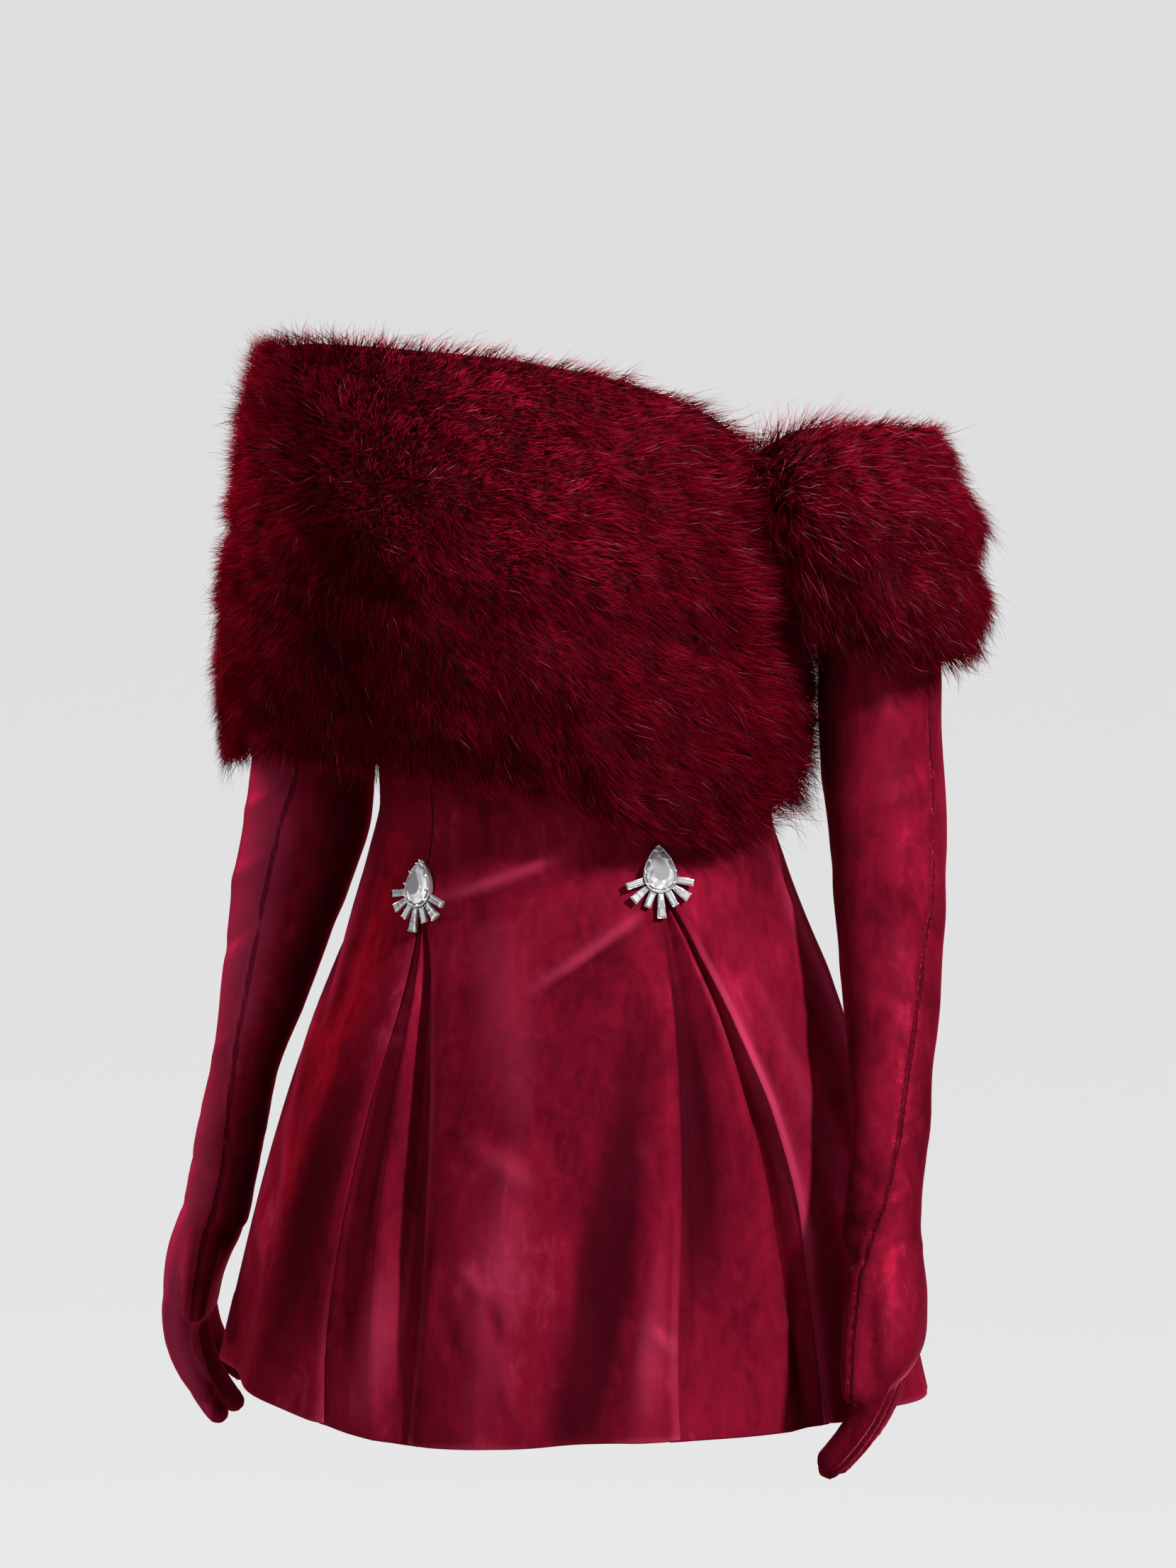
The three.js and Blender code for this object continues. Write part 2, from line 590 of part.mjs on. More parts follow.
const wrapNames = ['low', 'high', 'reachLow', 'reachMid', 'reachHigh', 'fur'];
const wrap = Object.fromEntries(wrapNames.map((name) => [name, curveRound(wrapRows, name)]));

function wrapSurface(angle, v, swell) {
  const z = mix(wrap.low(angle) - swell, wrap.high(angle) + swell, v);
  const t = angle * degree;
  const lowShare = 2 * (v - 0.5) * (v - 1);
  const highShare = 2 * v * (v - 0.5);
  const reach = wrap.reachLow(angle) * lowShare + wrap.reachHigh(angle) * highShare
    + wrap.reachMid(angle) * (1 - lowShare - highShare) + swell;
  return new THREE.Vector3(wrapCentre + reach * Math.sin(t), -reach * Math.cos(t), z);
}

// The soft valley that runs down across the front of the wrap lies in its outer skin alone.
function wrapInsets(from, to, swell) {
  return (u, v) => {
    const angle = mix(from, to, u);
    const [outer, inner] = furInsets(wrap.fur(angle) + 2 * swell, v);
    const z = mix(wrap.low(angle), wrap.high(angle), v);
    const line = wrapValley.start - wrapValley.fall * (angle - wrapSeams.right);
    const dip = wrapValley.depth * Math.exp(-(((z - line) / wrapValley.width) ** 2));
    const inFront = THREE.MathUtils.smoothstep(wrapSeams.left - angle, 0, 30);
    return [outer + (angle < wrapSeams.left ? dip * inFront : 0), inner];
  };
}

function wrapPart(across, up, from, to, swell) {
  const surfaceAt = (u, v) => wrapSurface(mix(from, to, u), v, swell);
  return wall(across, up, false, surfaceAt, wrapInsets(from, to, swell));
}

const wrapInset = 0.07;
const wrapFront = (swell) => (
  wrapPart(28, 10, wrapSeams.right + wrapInset, wrapSeams.left - wrapInset, swell)
);
const wrapBack = (swell) => (
  wrapPart(20, 8, wrapSeams.left + wrapInset, wrapSeams.right + 360 - wrapInset, swell)
);
add('fur_wrap_front', wrapFront(0), fur);
add('fur_wrap_back', wrapBack(0), fur);

// The shoulder piece is a thick strip round the arm, cut clear of the wrap at both ends.
const strip = curves(shoulderRows, 'place',
  ['lowX', 'lowY', 'low', 'midX', 'midY', 'highX', 'highY', 'high']);

function shoulderSurface(u, v) {
  const place = u * (shoulderRows.length - 1);
  const lowShare = 2 * (v - 0.5) * (v - 1);
  const highShare = 2 * v * (v - 0.5);
  const midShare = 1 - lowShare - highShare;
  const x = strip.lowX(place) * lowShare + strip.midX(place) * midShare + strip.highX(place) * highShare;
  const y = strip.lowY(place) * lowShare + strip.midY(place) * midShare + strip.highY(place) * highShare;
  return new THREE.Vector3(x, y, mix(strip.low(place), strip.high(place), v));
}

function shoulderInsets(u, v) {
  const [outer, inner] = furInsets(shoulderFur, v);
  const swing = Math.sin(Math.PI * u) * Math.sin(Math.PI * v);
  const fold = shoulderFold.height * swing * Math.cos(2 * Math.PI * shoulderFold.count * v);
  return [outer + fold, inner];
}

const wholeStrip = solidOf(wall(20, 10, false, shoulderSurface, shoulderInsets));
const wrapClearance = 0.45;
const frontCut = solidOf(wrapFront(wrapClearance));
const backCut = solidOf(wrapBack(wrapClearance));
add('fur_shoulder_left', geometryOf(wholeStrip.subtract(frontCut).subtract(backCut)), fur);

// A pear outline with its point up, scaled about the stone's middle.
function pearAt(turn, scale) {
  const round = Math.sin(turn / 2) ** 0.8;
  const widest = 0.84;
  const x = (brooch.halfWidth / widest) * Math.sin(turn) * round * scale;
  return [x, brooch.halfHeight * Math.cos(turn) * scale];
}

function pearRing(scale, height) {
  const count = 16;
  return Array.from({ length: count }, (unused, i) => {
    const [x, y] = pearAt((i / count) * Math.PI * 2, scale);
    return new THREE.Vector3(x, y, height);
  });
}

function settingGeometry() {
  const cup = solidOf(stack([pearRing(0.9, 0), pearRing(1, brooch.collar)]));
  const recess = solidOf(stack([pearRing(0.86, brooch.floor), pearRing(0.88, brooch.collar + 1)]));
  return geometryOf(cup.subtract(recess));
}

function crystalGeometry() {
  const base = brooch.floor + seamGap;
  return stack([
    pearRing(0.45, base),
    pearRing(0.84, brooch.collar - 0.4),
    pearRing(0.84, brooch.collar + 0.5),
    pearRing(0.66, brooch.crystalTop - 1.6),
    pearRing(0.42, brooch.crystalTop),
  ]);
}

// Where an arm starts, so that its inner end just clears the stone's setting.
function armStart(row) {
  const turn = row.turn * degree;
  let start = 0;
  for (let k = 0; k < 360; k += 1) {
    const [x, y] = pearAt(k * degree, 1);
    const across = x * Math.cos(turn) + (y - brooch.fanCentre) * Math.sin(turn);
    const along = x * Math.sin(turn) - (y - brooch.fanCentre) * Math.cos(turn);
    if (Math.abs(across) <= row.inside / 2) start = Math.max(start, along);
  }
  return start + brooch.armGap;
}

function armGeometry(row) {
  const outline = new THREE.Shape();
  const start = armStart(row);
  outline.moveTo(-row.inside / 2, -start);
  outline.lineTo(-row.outside / 2, -row.end);
  outline.lineTo(row.outside / 2, -row.end);
  outline.lineTo(row.inside / 2, -start);
  outline.closePath();
  const bevel = { bevelEnabled: true, bevelThickness: 0.5, bevelSize: -0.4, bevelOffset: 0, bevelSegments: 1 };
  const geometry = new THREE.ExtrudeGeometry(outline, { depth: brooch.armDepth - 1, steps: 1, ...bevel });
  geometry.translate(0, 0, 0.5 + seamGap);
  return geometry;
}

// How far the cloth behind a brooch stands out past the tangent plane at the brooch's middle.
function broochSeat(angle, here, outward) {
  const turns = [-7, 0, 7];
  const rises = [-16, -10, 0, 10];
  let highest = 0;
  for (const turn of turns) {
    for (const rise of rises) {
      const point = onForm(angle + turn, here.z + rise, 0).sub(here);
      highest = Math.max(highest, point.dot(outward));
    }
  }
  return highest;
}

function broochGroup(side, sign) {
  const z = broochHeight[side];
  const angle = sign * brooch.angle;
  const here = onForm(angle, z, 0);
  const rise = onForm(angle, z + 8, 0).sub(onForm(angle, z - 8, 0)).normalize();
  const along = onForm(angle + 2, z, 0).sub(onForm(angle - 2, z, 0)).normalize();
  const outward = new THREE.Vector3().crossVectors(along, rise).normalize();
  const upward = new THREE.Vector3().crossVectors(outward, along).normalize();
  const group = new THREE.Group();
  const seat = broochSeat(angle, here, outward) + brooch.seatGap;
  group.position.copy(here).addScaledVector(outward, seat);
  group.setRotationFromMatrix(new THREE.Matrix4().makeBasis(along, upward, outward));
  add(`brooch_${side}_setting`, settingGeometry(), silver, group);
  add(`brooch_${side}_crystal`, crystalGeometry(), stone, group);
  for (const row of armRows) {
    const arm = add(`brooch_${side}_${row.name}`, armGeometry(row), silver, group);
    arm.position.y = brooch.fanCentre;
    arm.rotation.z = row.turn * degree;
  }
  dress.add(group);
}

broochGroup('left', 1);
broochGroup('right', -1);

export default dress;
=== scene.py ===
import math
import bmesh
import bpy
import numpy as np
from mathutils import Matrix, Vector


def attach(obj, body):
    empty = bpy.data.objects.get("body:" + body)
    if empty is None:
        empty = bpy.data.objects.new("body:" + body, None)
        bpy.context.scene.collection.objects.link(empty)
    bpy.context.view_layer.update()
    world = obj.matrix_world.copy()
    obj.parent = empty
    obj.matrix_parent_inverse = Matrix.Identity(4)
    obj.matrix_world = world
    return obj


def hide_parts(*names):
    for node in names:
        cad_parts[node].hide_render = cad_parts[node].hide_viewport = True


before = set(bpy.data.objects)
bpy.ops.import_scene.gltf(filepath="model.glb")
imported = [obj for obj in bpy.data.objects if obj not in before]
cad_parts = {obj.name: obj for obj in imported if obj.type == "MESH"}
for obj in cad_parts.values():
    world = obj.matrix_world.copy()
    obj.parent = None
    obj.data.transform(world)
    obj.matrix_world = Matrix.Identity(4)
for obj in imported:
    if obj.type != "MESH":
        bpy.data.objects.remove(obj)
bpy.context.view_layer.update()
print("frame loaded")

# Tables and points are in millimetres with the waist line at height 0; the part's own origin
# is at the bust line, so every finished mesh is lowered by that much and turned to metres.
bustHeight = 150.0
seedValue = 41


def millimetres(points):
    return (np.asarray(points, float) - [0, 0, bustHeight]) * 0.001


def deselectAll():
    if bpy.context.object and bpy.context.object.mode != "OBJECT":
        bpy.ops.object.mode_set(mode="OBJECT")
    bpy.ops.object.select_all(action="DESELECT")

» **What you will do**
In the listing above, locate the line containing "function broochGroup(side, sign)" and the line containing "before = set(bpy.data.objects)". Transcribe those two lines and everything between them, exactly as written.

» **Finished task**
function broochGroup(side, sign) {
  const z = broochHeight[side];
  const angle = sign * brooch.angle;
  const here = onForm(angle, z, 0);
  const rise = onForm(angle, z + 8, 0).sub(onForm(angle, z - 8, 0)).normalize();
  const along = onForm(angle + 2, z, 0).sub(onForm(angle - 2, z, 0)).normalize();
  const outward = new THREE.Vector3().crossVectors(along, rise).normalize();
  const upward = new THREE.Vector3().crossVectors(outward, along).normalize();
  const group = new THREE.Group();
  const seat = broochSeat(angle, here, outward) + brooch.seatGap;
  group.position.copy(here).addScaledVector(outward, seat);
  group.setRotationFromMatrix(new THREE.Matrix4().makeBasis(along, upward, outward));
  add(`brooch_${side}_setting`, settingGeometry(), silver, group);
  add(`brooch_${side}_crystal`, crystalGeometry(), stone, group);
  for (const row of armRows) {
    const arm = add(`brooch_${side}_${row.name}`, armGeometry(row), silver, group);
    arm.position.y = brooch.fanCentre;
    arm.rotation.z = row.turn * degree;
  }
  dress.add(group);
}

broochGroup('left', 1);
broochGroup('right', -1);

export default dress;
=== scene.py ===
import math
import bmesh
import bpy
import numpy as np
from mathutils import Matrix, Vector


def attach(obj, body):
    empty = bpy.data.objects.get("body:" + body)
    if empty is None:
        empty = bpy.data.objects.new("body:" + body, None)
        bpy.context.scene.collection.objects.link(empty)
    bpy.context.view_layer.update()
    world = obj.matrix_world.copy()
    obj.parent = empty
    obj.matrix_parent_inverse = Matrix.Identity(4)
    obj.matrix_world = world
    return obj


def hide_parts(*names):
    for node in names:
        cad_parts[node].hide_render = cad_parts[node].hide_viewport = True


before = set(bpy.data.objects)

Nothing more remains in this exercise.